At the siege of Ostend the Scots, by their unflinching steadiness, helped so materially in the defence that the giant efforts of the enemy under the Marquis Spinola, one of the ablest of the Spanish Generals, failed to accomplish its reduction by force of arms. A capitulation, honourable alike to besieger and besieged, was agreed upon; “and the garrison marched out with arms, ammunition, and baggage, drums beating, and colours flying, after having held out three years and three months.”
“According to a memorial found in the pocket of an officer of Spinola’s suite, after he was killed, the number of slain on the side of the Spaniards amounted in all to seventy-six thousand nine hundred and sixty-one men. The loss on the part of the States was not less than fifty thousand. When the remaining garrison, which consisted of only three thousand men, arrived at Sluice in Flanders, Prince Maurice received them with the pomp of a triumph; and both officers and private men were promoted or otherwise rewarded.”
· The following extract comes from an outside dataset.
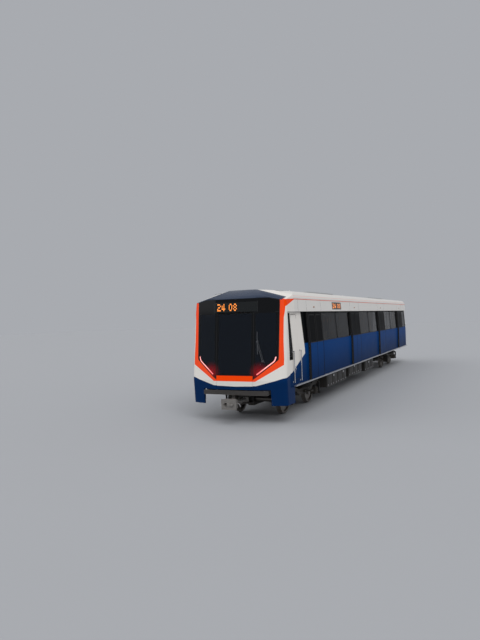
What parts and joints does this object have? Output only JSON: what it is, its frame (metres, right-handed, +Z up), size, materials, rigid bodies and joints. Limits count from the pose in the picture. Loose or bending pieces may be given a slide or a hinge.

The gallant conduct of Colonel Henderson, who commanded the brigade in the defence of Bergen-op-Zoom in 1621, is worthy of note. At the siege of Bois-le-duc in 1629 we find the brigade composed of three regiments, respectively commanded by Colonels Bruce, Halket, and Scott (Earl of Buccleugh, son of the Lord of Buccleugh previously mentioned). We do not pretend here to follow the narrative of sieges and battles in which the brigade was at this period engaged. We shall only further mention that at the siege of Sas-van-Ghent in 1644, Colonel Erskine, at the head of one of the Scots regiments, won great renown by his excellent bravery, being foremost in effecting the passage of the river Lys; and again, at the siege of Ghent, Colonel Kilpatrick and another Scots regiment fulfilled a similar mission with equal credit. The peace of Munster, concluded in 1648, gave an honourable issue to the contest in favour of the Dutch, who, for a little while, were permitted to enjoy repose from the horrid turmoil of war.
The British Revolution, which drove Charles II. from the throne of his father and established instead the Protectorate of Cromwell, occasioning his exile—a king without a kingdom or a throne—his Scots partizans, sharing his banishment, greatly recruited the Brigade, where many of them gladly found refuge and honourable employment.
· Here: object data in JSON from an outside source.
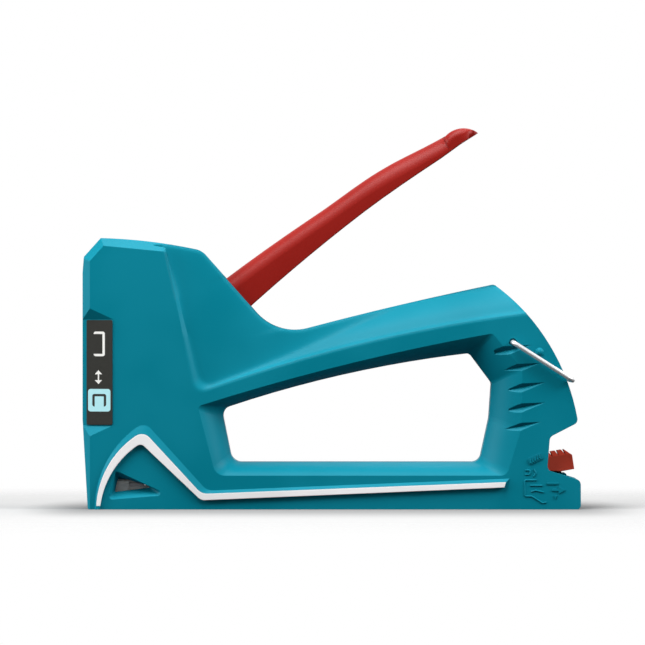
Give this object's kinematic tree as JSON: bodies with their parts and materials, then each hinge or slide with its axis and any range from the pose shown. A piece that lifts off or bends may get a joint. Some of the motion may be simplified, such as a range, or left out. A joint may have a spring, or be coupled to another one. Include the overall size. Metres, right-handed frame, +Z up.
{
  "type": "staple gun",
  "caption": "Teal hand staple gun with a red squeeze lever, light trim strips, wire bail and push-in magazine with a red knob.",
  "frame": {"origin": "centre of the bounding box's bottom face, on the rest plane under the base", "axes": "+X from the nose to the tail, +Y to the user's right, +Z up with the base on the ground"},
  "size_m": [0.1858, 0.0362, 0.1424],
  "materials": {
    "housing_teal": "fine moulded texture, satin",
    "trim_grey": "smooth light grey",
    "label_dark": "smooth printed film",
    "screw_steel": "zinc plated",
    "sheet_steel": "bright rolled sheet",
    "seat_plastic": "moulded black",
    "bumper_rubber": "dull black",
    "pin_steel": "ground",
    "lever_red": "satin powder coat",
    "spring_steel": "oiled wire",
    "hammer_steel": "hardened, dark",
    "drawer_teal": "moulded",
    "knob_red": "satin moulded",
    "bail_steel": "bright plated wire"
  },
  "bodies": {
    "housing": {"left_housing": "housing_teal", "right_housing": "housing_teal", "trim_left": "trim_grey", "trim_right": "trim_grey", "label_left": "label_dark", "label_right": "label_dark", "housing_screws": "screw_steel", "nose_plate": "sheet_steel", "magazine_channel": "sheet_steel", "spring_seat": "seat_plastic", "bumper": "bumper_rubber", "lever_pin": "pin_steel"},
    "lever": {"lever": "lever_red", "lever_bush": "pin_steel", "lever_return_spring": "spring_steel"},
    "hammer": {"hammer": "hammer_steel", "driver_blade": "hammer_steel", "hammer_rivets": "pin_steel", "power_spring": "spring_steel"},
    "drawer": {"staple_rail": "sheet_steel", "guide_rod": "pin_steel", "drawer_end": "drawer_teal", "end_knob": "knob_red"},
    "follower": {"follower": "hammer_steel", "follower_spring": "spring_steel"},
    "bail": {"wire_bail": "bail_steel"}
  },
  "joints": [
    {"name": "lever_squeeze", "type": "hinge", "parent": "housing", "child": "lever", "pos_m": [-0.0531, 0, 0.0725], "axis": [0, 1, 0], "range_deg": [0, 27.8], "stiffness_Nm_per_rad": 2, "springref_deg": -20.05, "deforming": ["lever_return_spring"]},
    {"name": "hammer_lift", "type": "slide", "parent": "housing", "child": "hammer", "axis": [0, 0, 1], "range_m": [0, 0.0146], "deforming": ["power_spring"]},
    {"name": "drawer_slide", "type": "slide", "parent": "housing", "child": "drawer", "axis": [1, 0, 0], "range_m": [0, 0.11]},
    {"name": "follower_feed", "type": "slide", "parent": "drawer", "child": "follower", "axis": [1, 0, 0], "range_m": [0, 0.09], "stiffness_N_per_m": 60, "springref_m": -0.02, "deforming": ["follower_spring"]},
    {"name": "bail_swing", "type": "hinge", "parent": "housing", "child": "bail", "pos_m": [0.0676, 0, 0.0623], "axis": [0, -1, 0], "range_deg": [0, 133]}
  ],
  "couplings": [
    {"joint": "hammer_lift", "follows": "lever_squeeze", "m_per_rad": 0.0297}
  ]
}
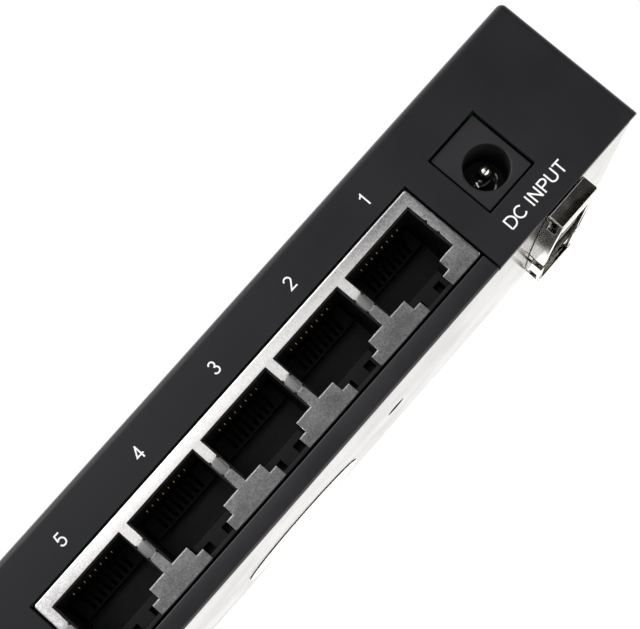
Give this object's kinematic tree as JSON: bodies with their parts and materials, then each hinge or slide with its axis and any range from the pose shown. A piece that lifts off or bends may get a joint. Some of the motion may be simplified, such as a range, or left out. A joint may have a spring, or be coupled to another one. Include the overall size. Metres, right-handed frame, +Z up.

Cromwell, in the plenitude of power, insisted upon the Dutch Estates declaring the exclusion of the House of Orange from the Stadtholdership, thereby hoping to break what appeared to be an antagonistic power to his rule, because of the bond which, by marriage, united the families of Orange and Stuart, imagining, in the blindness of bigotry, thereby to crush out the last remnant of Jacobitism, and extirpate the creed which had inflicted so many and grievous evils upon his country. The effect of this unfortunate exclusion Act was immediately felt throughout the States of Holland in the confusion and distress which it entailed. Taking advantage of these circumstances, and the imbecility of its rulers, the crafty and ambitious monarch of France, Louis XIV., without provocation, and with no other aim than his own aggrandisement, at once invaded Holland with three vast armies, under three of the greatest soldiers of the day—Condé, Turenne, and Luxembourg. With these difficulties and dangers the embarrassments of the State so increased that its feeble rulers in this hour of terror implored the aid of William, Prince of Orange, readily restoring all the rights they had formerly despoiled him of, and conferring upon him the powers of a Dictatorship. The genius of William proved equal to the emergency. At once he set to work, restoring the army to its ancient vigour, and reforming all manner of abuses which had crept into the government.
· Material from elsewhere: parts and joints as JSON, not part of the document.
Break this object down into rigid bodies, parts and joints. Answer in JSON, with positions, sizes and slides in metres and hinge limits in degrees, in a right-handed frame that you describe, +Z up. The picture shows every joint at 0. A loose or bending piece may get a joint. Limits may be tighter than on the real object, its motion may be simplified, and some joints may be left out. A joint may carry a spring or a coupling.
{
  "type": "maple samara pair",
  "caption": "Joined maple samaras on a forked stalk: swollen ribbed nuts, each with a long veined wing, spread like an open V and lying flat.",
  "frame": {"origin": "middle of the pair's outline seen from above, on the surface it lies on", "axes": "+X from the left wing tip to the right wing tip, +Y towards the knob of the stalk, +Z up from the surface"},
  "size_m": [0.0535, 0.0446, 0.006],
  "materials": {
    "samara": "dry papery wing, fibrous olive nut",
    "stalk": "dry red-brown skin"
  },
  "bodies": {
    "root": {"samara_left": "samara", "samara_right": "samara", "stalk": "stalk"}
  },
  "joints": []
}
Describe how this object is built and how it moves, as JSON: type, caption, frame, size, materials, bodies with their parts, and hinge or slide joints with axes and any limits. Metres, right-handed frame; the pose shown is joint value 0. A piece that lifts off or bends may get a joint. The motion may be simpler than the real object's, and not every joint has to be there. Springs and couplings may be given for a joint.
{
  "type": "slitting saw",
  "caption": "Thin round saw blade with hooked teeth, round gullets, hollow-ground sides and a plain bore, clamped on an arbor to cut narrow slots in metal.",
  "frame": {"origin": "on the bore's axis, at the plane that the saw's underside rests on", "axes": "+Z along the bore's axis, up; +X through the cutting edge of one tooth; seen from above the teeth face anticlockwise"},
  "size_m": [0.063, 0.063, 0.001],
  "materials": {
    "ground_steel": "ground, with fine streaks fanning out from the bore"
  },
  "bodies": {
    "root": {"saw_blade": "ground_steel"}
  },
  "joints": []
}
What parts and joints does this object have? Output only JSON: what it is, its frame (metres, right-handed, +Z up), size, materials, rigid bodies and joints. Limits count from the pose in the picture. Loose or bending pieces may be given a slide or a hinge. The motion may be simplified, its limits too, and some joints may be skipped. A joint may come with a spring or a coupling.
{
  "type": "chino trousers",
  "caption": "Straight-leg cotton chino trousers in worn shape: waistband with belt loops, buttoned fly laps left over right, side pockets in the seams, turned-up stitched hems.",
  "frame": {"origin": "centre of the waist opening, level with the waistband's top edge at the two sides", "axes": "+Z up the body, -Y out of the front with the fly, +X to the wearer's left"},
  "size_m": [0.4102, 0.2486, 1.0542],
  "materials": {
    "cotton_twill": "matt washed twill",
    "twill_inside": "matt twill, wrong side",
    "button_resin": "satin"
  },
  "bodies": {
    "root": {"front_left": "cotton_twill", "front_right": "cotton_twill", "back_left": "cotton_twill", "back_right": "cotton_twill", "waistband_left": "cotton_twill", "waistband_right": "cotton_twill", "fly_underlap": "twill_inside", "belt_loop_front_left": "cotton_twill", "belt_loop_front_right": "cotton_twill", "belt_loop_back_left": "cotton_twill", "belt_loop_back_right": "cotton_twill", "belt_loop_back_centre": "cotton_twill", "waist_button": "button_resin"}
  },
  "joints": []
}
We are happy to record that, however weak and faulty the Dutch army had become, the Scots Brigade retained its effectiveness, despite the languor of the State, and, in consequence, particularly enjoyed the Prince’s confidence on his restoration. It was commanded by Colonels Sir Alexander Colyear (Robertson), Graham, and Mackay, in 1673. United into one British brigade, the three Scots and the three English regiments served together under Thomas Butler, Earl of Ossory, throughout the wars with France. On the death of the Earl of Ossory in 1680, the command was conferred upon Henry Sidney, Earl of Romney.
On the outbreak of Monmouth’s Rebellion in England and Argyll’s Rebellion in Scotland, King James II. sent for the three Scots regiments, then serving in Holland, which, on being reviewed by the King on their arrival at Gravesend, drew forth the following compliment, expressed in a letter of thanks to the Prince of Orange for his prompt aid—“There cannot be, I am sure, better men than they are; and they do truly look like old regiments, and one cannot be better pleased with them than I am.”
Colonel Hugh Mackay, who commanded the brigade on this occasion, was promoted to the rank of Major-General.